## Exercise goal:
Determine which lines contain the word "data", then copy those lines.

"""

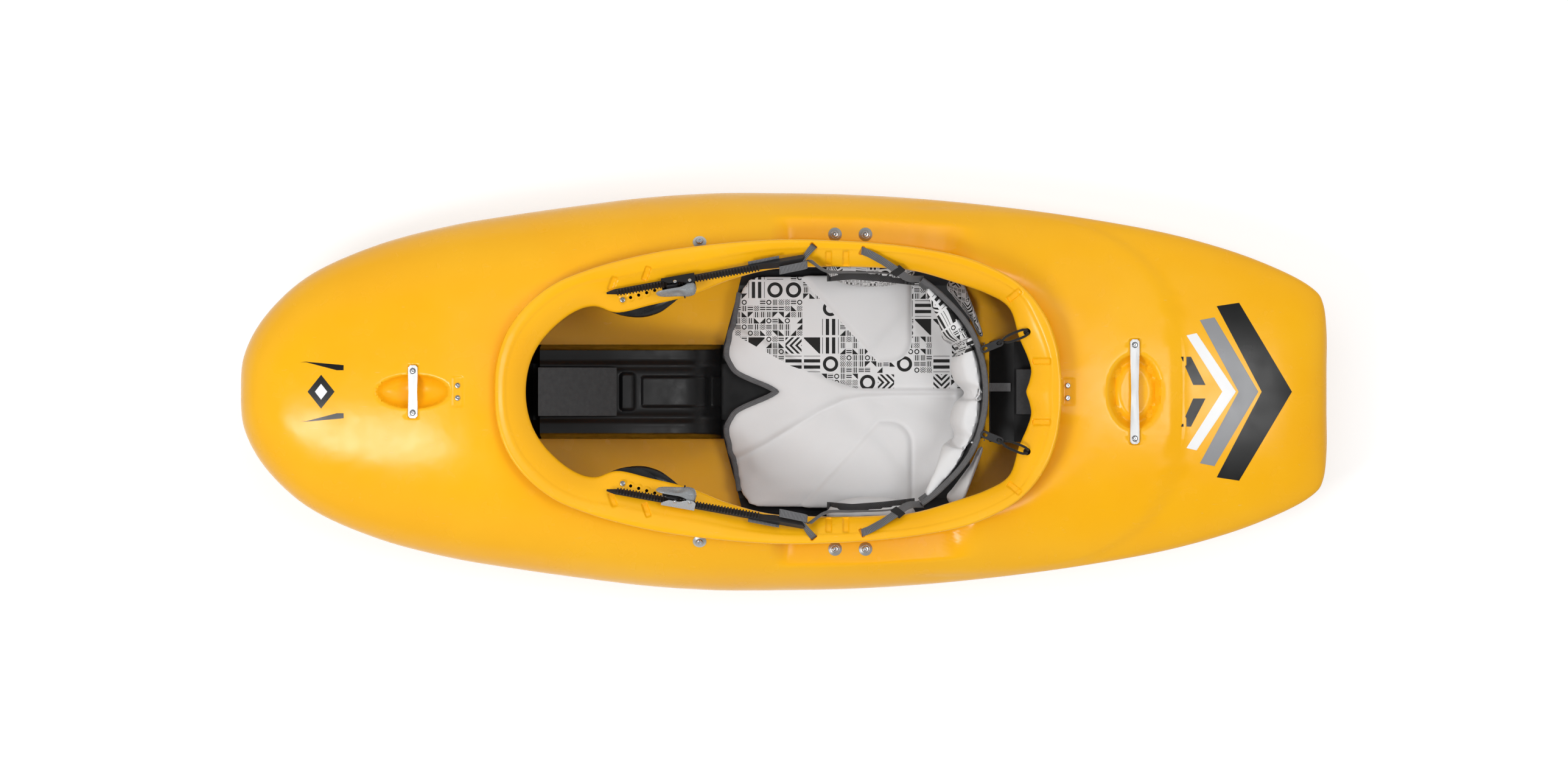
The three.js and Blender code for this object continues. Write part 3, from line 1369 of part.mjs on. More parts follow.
function leverBody() {
  const { length, depth, x, y, widthShare } = thumbHollow;
  const width = strap.width;
  const arm = solidOf(prism(grown(leverShares, leverLength), width).translate(0, 0, -width / 2));
  const hole = solidOf(rod(buckle.pinRadius + buckle.pinPlay, -width, width, 12));
  const thumb = solidOf(block(length, depth, width * widthShare, x, y, 0));
  return arm.subtract(hole).subtract(thumb);
}

function pawlBody() {
  const width = strap.width * 0.9;
  const body = solidOf(prism(grown(pawlShares, pawlLength), width).translate(0, 0, -width / 2));
  return body.subtract(solidOf(rod(buckle.pinRadius + buckle.pinPlay, -width, width, 12)));
}

const strapTip = openingPlace(strap.tipShares);

// Least height that keeps the buckle and the strap, over its whole travel, just clear of the rim
function strapBaseHeight() {
  const aim = rimFrame(0, 0, 0, strap.heading, strap.roll);
  const start = new THREE.Vector3(strapTip.x, strapTip.y, 0);
  const corners = geometryOf(buckleFrame()).translate(buckle.reach, 0, 0).getAttribute("position");
  const corner = (n) => new THREE.Vector3().fromBufferAttribute(corners, n);
  const places = Array.from({ length: corners.count }, (_, n) => corner(n));
  for (let along = 0; along <= strap.length + strap.endLength; along += strap.pitch) {
    for (const travel of [0, backbandTravel]) {
      for (const side of [-1, 1]) {
        const z = side * strapHalfWidth(along);
        places.push(new THREE.Vector3(along - travel, -strap.thickness / 2, z));
        places.push(new THREE.Vector3(along - travel, strap.thickness / 2 + strap.tooth, z));
      }
    }
  }
  const lifts = places.map((place) => {
    const point = place.applyMatrix4(aim).add(start);
    return hullTop(point.x, point.y) - point.z;
  });
  return Math.max(...lifts) + fit;
}

const strapFrame = rimFrame(strapTip.x, strapTip.y, strapBaseHeight(), strap.heading, strap.roll);

function ratchetGroup(sideName) {
  const group = new THREE.Group();
  group.add(piece(`ladder_strap_${sideName}`, toothedStrap(), blackPlastic));
  const housing = new THREE.Group();
  housing.position.x = buckle.reach;
  housing.add(piece(`buckle_frame_${sideName}`, buckleFrame(), steel));
  const lever = piece(`buckle_lever_${sideName}`, leverBody(), clearPlastic);
  lever.position.y = buckle.pivotY;
  const pawl = piece(`buckle_pawl_${sideName}`, pawlBody(), blackPlastic);
  pawl.position.set(buckle.pawlReach, buckle.pivotY - buckle.pawlDrop, 0);
  housing.add(lever, pawl);
  group.add(housing);
  group.applyMatrix4(strapFrame);
  return group;
}

// Webbing straps and elastic loops
const webbing = { width: 15, thickness: 1.6 };

// Side strap from the end of the toothed strap to the band: shares of the way along, of the opening's
// half width, and of the flange's drop below the rim's plane
const sideRouteShares = [[0.155, 0.968, 0.733], [0.394, 0.959, 1.7], [0.757, 0.946, 2.553]];
const sideStart = { past: 8, rise: 3 };
const sideEnd = { pastAngle: 0.95, z: 203 };

// Hip strap from its slot over the rim to the band: shares of the opening's half length, of the way in
// to the opening's edge, and of the strap's lift over the rim
const hipRouteShares = [[0.0268, 0.172, 1.05], [0.0804, 0.62, 1.12], [0.1251, 1.069, 1.6]];
const hipFallShares = [0.1832, 1.655, 0.3];
const hipLift = 5.8;
const hipEnd = { pastAngle: 0.3, z: 226 };

// Middle strap on the rear pillar: its place across, and how far it stands off
const middleRoute = { y: 8, startBack: 2, startRise: 6, bendX: 6, bendRise: 4, endBack: 6 };

function strapPoint(x, y, z) {
  return new THREE.Vector3(x, y, z).applyMatrix4(strapFrame);
}

function sideWebbing() {
  const start = strapPoint(strap.length + strap.endLength + sideStart.past, sideStart.rise, 0);
  const end = bandPoint(band.reachAngle + sideEnd.pastAngle, band.wall / 2, sideEnd.z);
  const between = sideRouteShares.map(([alongShare, asideShare, dropShare]) => {
    const x = mix(start.x, end.x, alongShare);
    return new THREE.Vector3(x, (asideShare * openingWidth) / 2, rimAt(x) - dropShare * rimFlangeDrop);
  });
  const lean = new THREE.Vector3(0, 0.3, 1);
  return ribbon([start, ...between, end], lean, up, webbing.width, webbing.thickness, 10);
}

function hipWebbing() {
  const place = (alongShare, asideShare) => [
    hipSlot.x + (alongShare * openingLength) / 2,
    mix(hipSlot.y, openingWidth / 2, asideShare),
  ];
  const over = hipRouteShares.map(([alongShare, asideShare, liftShare]) => {
    const [x, y] = place(alongShare, asideShare);
    return new THREE.Vector3(x, y, hullTop(x, y) + liftShare * hipLift);
  });
  const end = bandPoint(band.reachAngle + hipEnd.pastAngle, 0, hipEnd.z);
  const last = over[over.length - 1];
  const [fallAlong, fallAside, fallShare] = hipFallShares;
  const [fallX, fallY] = place(fallAlong, fallAside);
  const route = [
    new THREE.Vector3(hipSlot.x, hipSlot.y, hullTop(hipSlot.x - hipSlot.length, hipSlot.y) - hullWall),
    ...over,
    new THREE.Vector3(fallX, fallY, mix(hullTop(last.x, last.y), end.z, fallShare)),
    end,
  ];
  return ribbon(
    route,
    new THREE.Vector3(0.39, 0.92, 0.62),
    new THREE.Vector3(0.3, 0.8, 0.9),
    webbing.width,
    webbing.thickness,
    10,
  );
}

function middleWebbing() {
  const { frontZ, stepZ } = rearPillar;
  const { y, startBack, startRise, bendX, bendRise, endBack } = middleRoute;
  const gap = webbing.thickness / 2 + fit;
  const route = [
    new THREE.Vector3(rearPillarX - startBack, y, frontZ + startRise),
    new THREE.Vector3(rearPillarX + bendX, y, frontZ + gap + bendRise),
    new THREE.Vector3(rearLedgeX - endBack, y, stepZ + gap),
  ];
  const across = new THREE.Vector3(0, 1, 0);
  return ribbon(route, across, across, webbing.width, webbing.thickness, 8);
}

const clip = { length: 44, width: 14, thickness: 4, eye: 9, bar: 4, ahead: 82, inward: 33 };
const clipX = loopHole.x - clip.ahead;
const clipY = loopHole.y - clip.inward;
const clipZ = band.topZ + clip.thickness / 2 + fit;
const loopCord = { radius: 2, gap: 2.6, knotRadius: 7.2, lift: 0.8, turnIn: 6 };

// The loop round the clip's eye: along and aside in the cord's radii, and share of the height over it
const eyeRouteShares = [
  [8, 1.3, 1.2], [4, 0.5, 1], [1, 0.3, 0.7], [-0.5, 0, 0], [1, -0.3, -0.7], [4.5, -0.5, -1],
];
const eyeReturn = { along: 18, riseShare: 0.4 };

function clipFrame() {
  const heading = Math.atan2(loopHole.y - clipY, loopHole.x - clipX);
  return new THREE.Matrix4().makeRotationZ(heading).setPosition(clipX, clipY, clipZ);
}

function clipBody() {
  const { length, width, thickness, eye, bar } = clip;
  const edge = (x) => stadium(eye, width - 2 * bar, x).map(([a, b]) => new THREE.Vector2(a, b));
  const hole = (x) => new THREE.Path(edge(x));
  const outline = stadium(length, width, length / 2);
  const holes = [hole(bar + eye / 2), hole(length - bar - eye / 2)];
  return prism(outline, thickness, holes).translate(0, 0, -thickness / 2);
}

function elasticLoop() {
  const span = Math.hypot(loopHole.x - clipX, loopHole.y - clipY);
  const { radius, gap, knotRadius, lift, turnIn } = loopCord;
  const eyeX = clip.length - clip.bar - clip.eye / 2;
  const rise = clip.thickness / 2 + radius + 2 * looseFit;
  const top = hullTop(loopHole.x, loopHole.y + loopHole.radius + radius) - clipZ;
  const ride = top + radius + looseFit + lift;
  const under = hullTop(loopHole.x, loopHole.y - knotRadius) - hullWall - clipZ;
  const knotZ = under - knotRadius - fit;
  const eye = eyeRouteShares.map(([alongShare, asideShare, riseShare]) => [
    eyeX + alongShare * radius,
    asideShare * radius,
    riseShare * rise,
  ]);
  const back = [eyeX + eyeReturn.along, -gap, mix(-rise, ride, eyeReturn.riseShare)];
  eye[0][2] = mix(rise, ride, 0.5) + radius;
  const route = [
    [span, gap, knotZ], [span, gap, top], [span - turnIn, gap, ride], ...eye, back,
    [span - turnIn, -gap, ride], [span, -gap, top], [span, -gap, knotZ],
  ];
  const points = route.map(([x, y, z]) => new THREE.Vector3(x, y, z));
  const knot = new THREE.SphereGeometry(knotRadius, 8, 5).translate(span, 0, knotZ);
  return solidOf(cord(points, radius, 6, 28)).add(solidOf(knot));
}

function rearClipGroup(sideName) {
  const group = new THREE.Group();
  group.add(piece(`rear_clip_${sideName}`, clipBody(), blackPlastic));
  group.add(piece(`elastic_loop_${sideName}`, elasticLoop(), blackCord));
  group.applyMatrix4(clipFrame());
  return group;
}

// Everything that the kayak has once on each side, built for the right and mirrored for the left
function sideGroup(sideName) {
  const group = new THREE.Group();
  boltPlaces.forEach((place) => group.add(boltGroup(sideName, place)));
  group.add(hipPadGroup(sideName));
  group.add(piece(`tail_pad_${sideName}`, tailPadBody(), greyCushion));
  group.add(braceGroup(sideName));
  group.add(hookScrewPiece(sideName));
  group.add(ratchetGroup(sideName));
  group.add(piece(`side_webbing_${sideName}`, sideWebbing(), greyWebbing));
  group.add(piece(`hip_webbing_${sideName}`, hipWebbing(), greyWebbing));
  group.add(rearClipGroup(sideName));
  if (sideName === "left") group.scale.y = -1;
  return group;
}

const kayak = new THREE.Group();
kayak.add(piece("hull_shell", hull, hullPlastic));
kayak.add(handleGroup("bow", handles.bow), handleGroup("stern", handles.stern));
kayak.add(pillarScrewGroup("front", pillarScrews.front), pillarScrewGroup("rear", pillarScrews.rear));
kayak.add(piece("front_pillar", frontPillar(), blackPlastic));
kayak.add(piece("front_foam_block", frontFoamBlock(), darkFoam));
kayak.add(piece("bow_foam_pillar", foamPillar(bowFoamX, pillar.frontX - fit), darkFoam));
kayak.add(piece("rear_pillar", rearPillarBody(), blackPlastic));
kayak.add(piece("rear_foam_block", rearFoamBlock(), darkFoam));
kayak.add(piece("stern_foam_pillar", foamPillar(rearPillarEndX + fit, sternFoamX), darkFoam));
kayak.add(piece("middle_webbing", middleWebbing(), greyWebbing));
kayak.add(piece("seat_pan", seatPan(), blackPlastic));
kayak.add(piece("seat_cushion", seatCushion(), greyCushion));
kayak.add(piece("backband_shell", backbandShell(), blackPlastic));
kayak.add(piece("backband_binding", backbandBinding(), greyWebbing));
kayak.add(piece("backband_pad", backbandPad(), greyCushion));
kayak.add(sideGroup("right"), sideGroup("left"));

export default kayak;
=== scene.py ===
# %% [markdown]
# # A whitewater play kayak, seen from straight above
# The boat is a single rotomoulded polyethylene shell with a sewn and strapped cockpit inside it. The sizes
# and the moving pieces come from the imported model; this lesson gives them their real surfaces. Lengths are
# written in millimetres and turned to metres by one constant, so every number can be checked against the real
# boat.
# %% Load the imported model
import json
import math

import bmesh
import bpy
import numpy as np
from mathutils import Matrix, Vector
from mathutils.bvhtree import BVHTree


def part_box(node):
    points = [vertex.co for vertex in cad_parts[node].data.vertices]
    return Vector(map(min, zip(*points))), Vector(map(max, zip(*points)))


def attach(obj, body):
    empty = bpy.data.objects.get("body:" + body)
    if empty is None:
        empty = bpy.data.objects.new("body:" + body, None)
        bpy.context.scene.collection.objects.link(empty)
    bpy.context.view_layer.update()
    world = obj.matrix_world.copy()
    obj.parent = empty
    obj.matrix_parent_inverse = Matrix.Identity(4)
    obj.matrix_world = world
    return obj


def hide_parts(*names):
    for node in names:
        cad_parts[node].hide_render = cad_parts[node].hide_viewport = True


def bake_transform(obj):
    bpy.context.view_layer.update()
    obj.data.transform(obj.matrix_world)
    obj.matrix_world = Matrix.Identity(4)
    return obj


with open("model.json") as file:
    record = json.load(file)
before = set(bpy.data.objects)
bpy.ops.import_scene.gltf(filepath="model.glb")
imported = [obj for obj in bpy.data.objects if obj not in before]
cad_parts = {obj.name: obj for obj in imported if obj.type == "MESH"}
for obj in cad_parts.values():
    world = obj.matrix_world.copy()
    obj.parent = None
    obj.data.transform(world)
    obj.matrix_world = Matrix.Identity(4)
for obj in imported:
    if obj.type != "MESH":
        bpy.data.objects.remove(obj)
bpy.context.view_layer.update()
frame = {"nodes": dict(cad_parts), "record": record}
MM = 0.001
MERGE, FINE_MERGE = 1e-5, 1e-6
UP = Vector((0, 0, 1))
RIGHT_LEFT = (("right", 1), ("left", -1))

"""

## Response:
    points = [vertex.co for vertex in cad_parts[node].data.vertices]
    empty = bpy.data.objects.get("body:" + body)
        empty = bpy.data.objects.new("body:" + body, None)
    obj.data.transform(obj.matrix_world)
before = set(bpy.data.objects)
imported = [obj for obj in bpy.data.objects if obj not in before]
    obj.data.transform(world)
        bpy.data.objects.remove(obj)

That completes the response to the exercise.